Analysis of cutting responses of Sialon ceramic tools in high-speed milling of FGH96 superalloys

Abstract

Abstract Powder metallurgy superalloy FGH96 is being extensively used to fabricate the hot section of the aeronautic and astronautic turbine engines owing to its superior mechanical properties maintained at high-temperature environments. However, machining such a difficult-to-cut material entails high cutting forces, excessive cutting temperatures and serious tool wear. Although Sialon ceramic tools have been successfully employed in the turning and milling processes for the Inconel 718, their application for the machining of powder metallurgy superalloys is very limited.

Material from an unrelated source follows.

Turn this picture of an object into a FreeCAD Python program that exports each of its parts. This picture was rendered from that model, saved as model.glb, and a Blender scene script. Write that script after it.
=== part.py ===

In the current work, a series of high-speed milling trials were conducted to examine the influences of the milling parameters on the cutting response and tool wear mechanisms during the milling of FGH96 with Sialon ceramic mills under dry conditions. The milling forces and machining temperatures were studied with respect to the used process parameters. The quality of cut surfaces and wear signatures of ceramic tools were also discussed. Results indicate that the resultant cutting forces only decrease until the cutting speed exceeds 315\xa0m/min. Furthermore, the Sialon tools seem more suitable for the rough machining of FGH96 considering the surface finish and large residual tensile stress existing on the milled surface. Finally, the adhesion wear is the primary wear mode occurring at the flank surface, while the edge chipping and flaking dominate the failure of the tool rake surface.